Posted on 09/18/2008 2:18:51 PM PDT by Soliton
Christians - at least C of E members - may agree. The Church's website assures us there is nothing in natural selection that "contradicts Christian teaching". I beg to differ: Christianity demands a rational being capable of moral choices. It can accept that such a being may take time to evolve and share ancestry with chimpanzees. It can even accept that the being might not take a human form, though I'm not sure what that does to the stuff about "made in the image of God". But unless something like us comes along eventually, and unless things are designed for us to emerge, the doctrine of redemption is meaningless. Anyone who understands natural selection knows there was nothing inevitable about the arrival of Homo sapiens, and we should not imagine evolution was always striving to this end. All organisms face extinction if they fail to adapt to environmental changes. It will almost certainly happen to us, perhaps quite soon.
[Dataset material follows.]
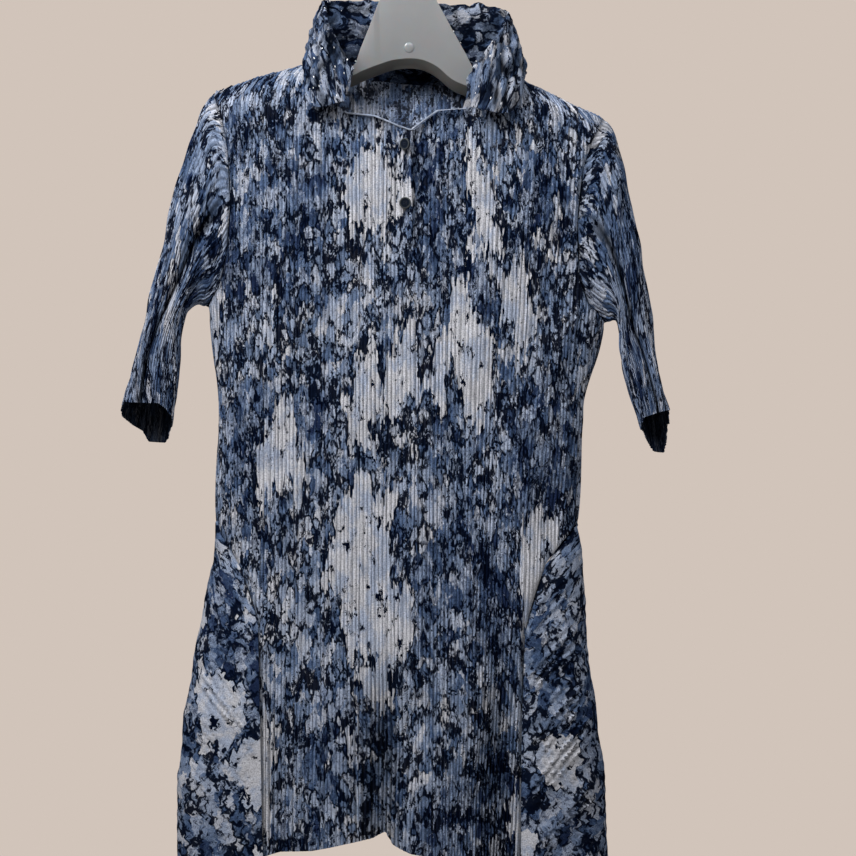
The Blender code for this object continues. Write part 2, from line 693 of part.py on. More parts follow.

(Excerpt) Read more at newstatesman.com ...
Actually, given the Deist view of a God who set the universe in motion and let it play out according to a defined set of initial laws, it is perfectly reasonable to assume that the universe was created in such a way that the appearance of intelligence somewhere was a readily predictable (given the intelligence required to perform such a creation) outcome.
I think this is the meat of his point, and I respect that it is an honestly held notion. But its not right. Specifically:
Anyone who understands natural selection knows there was nothing inevitable about the arrival of Homo sapiens, and we should not imagine evolution was always striving to this end.
Heck, this can be said of more than natural selection. The norm of any chain of complex events are arbitrary from a naturalist view. So if this really is a problem for Christian theology, it is hardly unique to natural selection! So why even bring bring natural selection up as a contradiction to Christianity, when pretty much everything contradicts Christianity?
The problem is, as I see it, he is thinking as a naturalist, who is unwittingly projecting that view onto his understanding of theology, creating an image of a kind of God who does not transcend time.
The underlying problem I think is that we have a generation of people with a grown up understanding of naturalism and a kindergarten understanding of Christianity, and no idea that there the latter has far more to it.
That is because theology is ultimately arbitrary. Everybody's theology is as good as everyone else's.
That is so obviously wrong, I will leave it to you to disprove it to yourself when you decide to starting thinking objectively on the matter.
Science says mankind is evolving (improving).
Christianity says mankind is deteriorating.
“Science says mankind is evolving (improving).
Christianity says mankind is deteriorating.”
You’re comparing different kinds of improvements.
Presumably (1) is “improvements” relative to certain environments while (2) is speaking of “moral” “improvements”.
There is no reason why mankind can’t physically evolve and at the same time not morally evolving. Much of it seems culturally based in any case ala Oswald Spengler.